SET EXERCISE:
Print out every record exactly as it appears.

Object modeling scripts

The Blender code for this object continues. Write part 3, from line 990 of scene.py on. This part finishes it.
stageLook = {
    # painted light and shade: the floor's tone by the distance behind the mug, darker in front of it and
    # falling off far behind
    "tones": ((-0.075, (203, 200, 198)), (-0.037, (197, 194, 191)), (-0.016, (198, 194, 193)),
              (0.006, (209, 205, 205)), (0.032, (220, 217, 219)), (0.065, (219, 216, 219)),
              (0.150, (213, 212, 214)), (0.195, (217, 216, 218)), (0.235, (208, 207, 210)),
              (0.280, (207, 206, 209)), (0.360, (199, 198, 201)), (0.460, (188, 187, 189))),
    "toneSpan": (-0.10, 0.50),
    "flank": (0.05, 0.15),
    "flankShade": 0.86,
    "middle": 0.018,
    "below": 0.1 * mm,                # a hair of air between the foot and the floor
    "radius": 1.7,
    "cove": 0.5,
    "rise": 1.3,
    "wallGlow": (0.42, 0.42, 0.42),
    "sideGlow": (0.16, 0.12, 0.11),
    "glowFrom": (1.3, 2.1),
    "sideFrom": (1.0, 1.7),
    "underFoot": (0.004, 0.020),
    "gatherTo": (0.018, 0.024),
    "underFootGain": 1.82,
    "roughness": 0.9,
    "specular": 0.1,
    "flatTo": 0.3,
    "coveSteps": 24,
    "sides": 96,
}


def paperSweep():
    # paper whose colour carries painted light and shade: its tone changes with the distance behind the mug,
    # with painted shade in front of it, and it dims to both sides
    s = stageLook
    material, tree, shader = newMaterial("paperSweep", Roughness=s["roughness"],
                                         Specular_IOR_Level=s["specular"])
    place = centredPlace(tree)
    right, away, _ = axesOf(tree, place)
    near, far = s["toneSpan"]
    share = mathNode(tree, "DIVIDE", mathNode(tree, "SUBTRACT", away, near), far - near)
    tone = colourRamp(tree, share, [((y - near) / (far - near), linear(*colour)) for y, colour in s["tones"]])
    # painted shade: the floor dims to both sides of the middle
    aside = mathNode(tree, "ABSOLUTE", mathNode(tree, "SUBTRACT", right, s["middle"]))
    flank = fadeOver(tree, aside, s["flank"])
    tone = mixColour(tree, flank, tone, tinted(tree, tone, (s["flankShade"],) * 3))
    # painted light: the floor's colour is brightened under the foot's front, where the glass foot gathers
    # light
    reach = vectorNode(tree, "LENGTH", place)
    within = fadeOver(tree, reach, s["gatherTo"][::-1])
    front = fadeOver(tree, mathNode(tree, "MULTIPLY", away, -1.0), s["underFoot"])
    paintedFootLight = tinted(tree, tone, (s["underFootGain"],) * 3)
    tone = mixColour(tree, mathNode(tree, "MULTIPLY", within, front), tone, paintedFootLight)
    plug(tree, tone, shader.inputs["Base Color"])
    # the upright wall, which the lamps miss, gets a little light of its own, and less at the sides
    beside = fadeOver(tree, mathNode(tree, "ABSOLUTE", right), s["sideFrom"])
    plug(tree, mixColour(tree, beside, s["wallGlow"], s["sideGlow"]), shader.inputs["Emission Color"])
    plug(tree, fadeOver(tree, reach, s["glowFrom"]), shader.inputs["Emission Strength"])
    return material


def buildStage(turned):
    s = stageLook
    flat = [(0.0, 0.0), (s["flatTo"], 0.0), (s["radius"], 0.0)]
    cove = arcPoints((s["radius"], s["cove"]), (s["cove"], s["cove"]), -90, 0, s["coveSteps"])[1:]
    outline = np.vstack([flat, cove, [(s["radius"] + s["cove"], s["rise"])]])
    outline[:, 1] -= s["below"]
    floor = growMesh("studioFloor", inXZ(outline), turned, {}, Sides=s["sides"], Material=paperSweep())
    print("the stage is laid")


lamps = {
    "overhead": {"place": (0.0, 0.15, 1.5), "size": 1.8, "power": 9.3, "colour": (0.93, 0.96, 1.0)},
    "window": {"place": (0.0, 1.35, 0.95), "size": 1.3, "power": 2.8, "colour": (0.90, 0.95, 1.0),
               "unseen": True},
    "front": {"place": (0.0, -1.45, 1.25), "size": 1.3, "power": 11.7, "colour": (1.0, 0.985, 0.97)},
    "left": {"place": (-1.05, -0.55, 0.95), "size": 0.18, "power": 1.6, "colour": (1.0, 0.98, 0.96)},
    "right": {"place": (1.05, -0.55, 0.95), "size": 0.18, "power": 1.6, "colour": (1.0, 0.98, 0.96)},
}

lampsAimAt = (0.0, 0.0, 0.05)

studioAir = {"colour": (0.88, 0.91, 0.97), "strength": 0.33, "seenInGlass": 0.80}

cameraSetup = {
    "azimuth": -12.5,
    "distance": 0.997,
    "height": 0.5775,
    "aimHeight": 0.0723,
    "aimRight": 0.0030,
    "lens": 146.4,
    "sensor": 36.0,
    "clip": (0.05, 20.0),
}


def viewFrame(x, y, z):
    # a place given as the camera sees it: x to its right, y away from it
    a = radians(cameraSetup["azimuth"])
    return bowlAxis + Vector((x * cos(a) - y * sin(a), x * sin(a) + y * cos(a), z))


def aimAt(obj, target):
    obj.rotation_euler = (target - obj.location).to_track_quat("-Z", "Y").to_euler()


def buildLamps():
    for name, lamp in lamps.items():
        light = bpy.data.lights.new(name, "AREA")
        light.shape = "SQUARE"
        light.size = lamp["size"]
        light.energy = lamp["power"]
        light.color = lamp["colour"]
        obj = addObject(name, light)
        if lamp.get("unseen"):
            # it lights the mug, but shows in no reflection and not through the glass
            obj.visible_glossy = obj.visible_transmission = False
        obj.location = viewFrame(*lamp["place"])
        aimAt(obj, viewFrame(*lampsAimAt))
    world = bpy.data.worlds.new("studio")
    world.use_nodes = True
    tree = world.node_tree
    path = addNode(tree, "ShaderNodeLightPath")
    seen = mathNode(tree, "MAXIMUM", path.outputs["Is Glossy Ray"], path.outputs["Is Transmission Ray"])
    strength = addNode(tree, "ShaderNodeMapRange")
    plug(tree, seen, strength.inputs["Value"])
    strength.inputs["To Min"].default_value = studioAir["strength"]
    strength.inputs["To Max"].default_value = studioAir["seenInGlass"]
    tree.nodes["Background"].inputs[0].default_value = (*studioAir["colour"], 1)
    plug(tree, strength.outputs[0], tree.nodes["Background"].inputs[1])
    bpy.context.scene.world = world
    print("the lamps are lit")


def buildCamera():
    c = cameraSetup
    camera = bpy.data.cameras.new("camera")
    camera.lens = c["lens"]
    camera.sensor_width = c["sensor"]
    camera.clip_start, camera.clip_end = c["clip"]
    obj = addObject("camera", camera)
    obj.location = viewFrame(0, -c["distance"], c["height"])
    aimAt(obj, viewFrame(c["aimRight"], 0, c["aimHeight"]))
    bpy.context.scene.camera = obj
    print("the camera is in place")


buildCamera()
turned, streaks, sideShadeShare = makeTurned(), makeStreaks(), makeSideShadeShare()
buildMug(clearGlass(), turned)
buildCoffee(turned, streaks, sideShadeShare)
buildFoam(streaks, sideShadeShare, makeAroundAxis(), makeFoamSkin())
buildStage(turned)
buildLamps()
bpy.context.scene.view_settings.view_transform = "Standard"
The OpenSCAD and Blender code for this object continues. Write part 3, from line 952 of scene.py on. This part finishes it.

ANSWER FOR THE TASK:
The Blender code for this object continues. Write part 3, from line 990 of scene.py on. This part finishes it.
stageLook = {
    # painted light and shade: the floor's tone by the distance behind the mug, darker in front of it and
    # falling off far behind
    "tones": ((-0.075, (203, 200, 198)), (-0.037, (197, 194, 191)), (-0.016, (198, 194, 193)),
              (0.006, (209, 205, 205)), (0.032, (220, 217, 219)), (0.065, (219, 216, 219)),
              (0.150, (213, 212, 214)), (0.195, (217, 216, 218)), (0.235, (208, 207, 210)),
              (0.280, (207, 206, 209)), (0.360, (199, 198, 201)), (0.460, (188, 187, 189))),
    "toneSpan": (-0.10, 0.50),
    "flank": (0.05, 0.15),
    "flankShade": 0.86,
    "middle": 0.018,
    "below": 0.1 * mm,                # a hair of air between the foot and the floor
    "radius": 1.7,
    "cove": 0.5,
    "rise": 1.3,
    "wallGlow": (0.42, 0.42, 0.42),
    "sideGlow": (0.16, 0.12, 0.11),
    "glowFrom": (1.3, 2.1),
    "sideFrom": (1.0, 1.7),
    "underFoot": (0.004, 0.020),
    "gatherTo": (0.018, 0.024),
    "underFootGain": 1.82,
    "roughness": 0.9,
    "specular": 0.1,
    "flatTo": 0.3,
    "coveSteps": 24,
    "sides": 96,
}


def paperSweep():
    # paper whose colour carries painted light and shade: its tone changes with the distance behind the mug,
    # with painted shade in front of it, and it dims to both sides
    s = stageLook
    material, tree, shader = newMaterial("paperSweep", Roughness=s["roughness"],
                                         Specular_IOR_Level=s["specular"])
    place = centredPlace(tree)
    right, away, _ = axesOf(tree, place)
    near, far = s["toneSpan"]
    share = mathNode(tree, "DIVIDE", mathNode(tree, "SUBTRACT", away, near), far - near)
    tone = colourRamp(tree, share, [((y - near) / (far - near), linear(*colour)) for y, colour in s["tones"]])
    # painted shade: the floor dims to both sides of the middle
    aside = mathNode(tree, "ABSOLUTE", mathNode(tree, "SUBTRACT", right, s["middle"]))
    flank = fadeOver(tree, aside, s["flank"])
    tone = mixColour(tree, flank, tone, tinted(tree, tone, (s["flankShade"],) * 3))
    # painted light: the floor's colour is brightened under the foot's front, where the glass foot gathers
    # light
    reach = vectorNode(tree, "LENGTH", place)
    within = fadeOver(tree, reach, s["gatherTo"][::-1])
    front = fadeOver(tree, mathNode(tree, "MULTIPLY", away, -1.0), s["underFoot"])
    paintedFootLight = tinted(tree, tone, (s["underFootGain"],) * 3)
    tone = mixColour(tree, mathNode(tree, "MULTIPLY", within, front), tone, paintedFootLight)
    plug(tree, tone, shader.inputs["Base Color"])
    # the upright wall, which the lamps miss, gets a little light of its own, and less at the sides
    beside = fadeOver(tree, mathNode(tree, "ABSOLUTE", right), s["sideFrom"])
    plug(tree, mixColour(tree, beside, s["wallGlow"], s["sideGlow"]), shader.inputs["Emission Color"])
    plug(tree, fadeOver(tree, reach, s["glowFrom"]), shader.inputs["Emission Strength"])
    return material


def buildStage(turned):
    s = stageLook
    flat = [(0.0, 0.0), (s["flatTo"], 0.0), (s["radius"], 0.0)]
    cove = arcPoints((s["radius"], s["cove"]), (s["cove"], s["cove"]), -90, 0, s["coveSteps"])[1:]
    outline = np.vstack([flat, cove, [(s["radius"] + s["cove"], s["rise"])]])
    outline[:, 1] -= s["below"]
    floor = growMesh("studioFloor", inXZ(outline), turned, {}, Sides=s["sides"], Material=paperSweep())
    print("the stage is laid")


lamps = {
    "overhead": {"place": (0.0, 0.15, 1.5), "size": 1.8, "power": 9.3, "colour": (0.93, 0.96, 1.0)},
    "window": {"place": (0.0, 1.35, 0.95), "size": 1.3, "power": 2.8, "colour": (0.90, 0.95, 1.0),
               "unseen": True},
    "front": {"place": (0.0, -1.45, 1.25), "size": 1.3, "power": 11.7, "colour": (1.0, 0.985, 0.97)},
    "left": {"place": (-1.05, -0.55, 0.95), "size": 0.18, "power": 1.6, "colour": (1.0, 0.98, 0.96)},
    "right": {"place": (1.05, -0.55, 0.95), "size": 0.18, "power": 1.6, "colour": (1.0, 0.98, 0.96)},
}

lampsAimAt = (0.0, 0.0, 0.05)

studioAir = {"colour": (0.88, 0.91, 0.97), "strength": 0.33, "seenInGlass": 0.80}

cameraSetup = {
    "azimuth": -12.5,
    "distance": 0.997,
    "height": 0.5775,
    "aimHeight": 0.0723,
    "aimRight": 0.0030,
    "lens": 146.4,
    "sensor": 36.0,
    "clip": (0.05, 20.0),
}


def viewFrame(x, y, z):
    # a place given as the camera sees it: x to its right, y away from it
    a = radians(cameraSetup["azimuth"])
    return bowlAxis + Vector((x * cos(a) - y * sin(a), x * sin(a) + y * cos(a), z))


def aimAt(obj, target):
    obj.rotation_euler = (target - obj.location).to_track_quat("-Z", "Y").to_euler()


def buildLamps():
    for name, lamp in lamps.items():
        light = bpy.data.lights.new(name, "AREA")
        light.shape = "SQUARE"
        light.size = lamp["size"]
        light.energy = lamp["power"]
        light.color = lamp["colour"]
        obj = addObject(name, light)
        if lamp.get("unseen"):
            # it lights the mug, but shows in no reflection and not through the glass
            obj.visible_glossy = obj.visible_transmission = False
        obj.location = viewFrame(*lamp["place"])
        aimAt(obj, viewFrame(*lampsAimAt))
    world = bpy.data.worlds.new("studio")
    world.use_nodes = True
    tree = world.node_tree
    path = addNode(tree, "ShaderNodeLightPath")
    seen = mathNode(tree, "MAXIMUM", path.outputs["Is Glossy Ray"], path.outputs["Is Transmission Ray"])
    strength = addNode(tree, "ShaderNodeMapRange")
    plug(tree, seen, strength.inputs["Value"])
    strength.inputs["To Min"].default_value = studioAir["strength"]
    strength.inputs["To Max"].default_value = studioAir["seenInGlass"]
    tree.nodes["Background"].inputs[0].default_value = (*studioAir["colour"], 1)
    plug(tree, strength.outputs[0], tree.nodes["Background"].inputs[1])
    bpy.context.scene.world = world
    print("the lamps are lit")


def buildCamera():
    c = cameraSetup
    camera = bpy.data.cameras.new("camera")
    camera.lens = c["lens"]
    camera.sensor_width = c["sensor"]
    camera.clip_start, camera.clip_end = c["clip"]
    obj = addObject("camera", camera)
    obj.location = viewFrame(0, -c["distance"], c["height"])
    aimAt(obj, viewFrame(c["aimRight"], 0, c["aimHeight"]))
    bpy.context.scene.camera = obj
    print("the camera is in place")


buildCamera()
turned, streaks, sideShadeShare = makeTurned(), makeStreaks(), makeSideShadeShare()
buildMug(clearGlass(), turned)
buildCoffee(turned, streaks, sideShadeShare)
buildFoam(streaks, sideShadeShare, makeAroundAxis(), makeFoamSkin())
buildStage(turned)
buildLamps()
bpy.context.scene.view_settings.view_transform = "Standard"
The OpenSCAD and Blender code for this object continues. Write part 3, from line 952 of scene.py on. This part finishes it.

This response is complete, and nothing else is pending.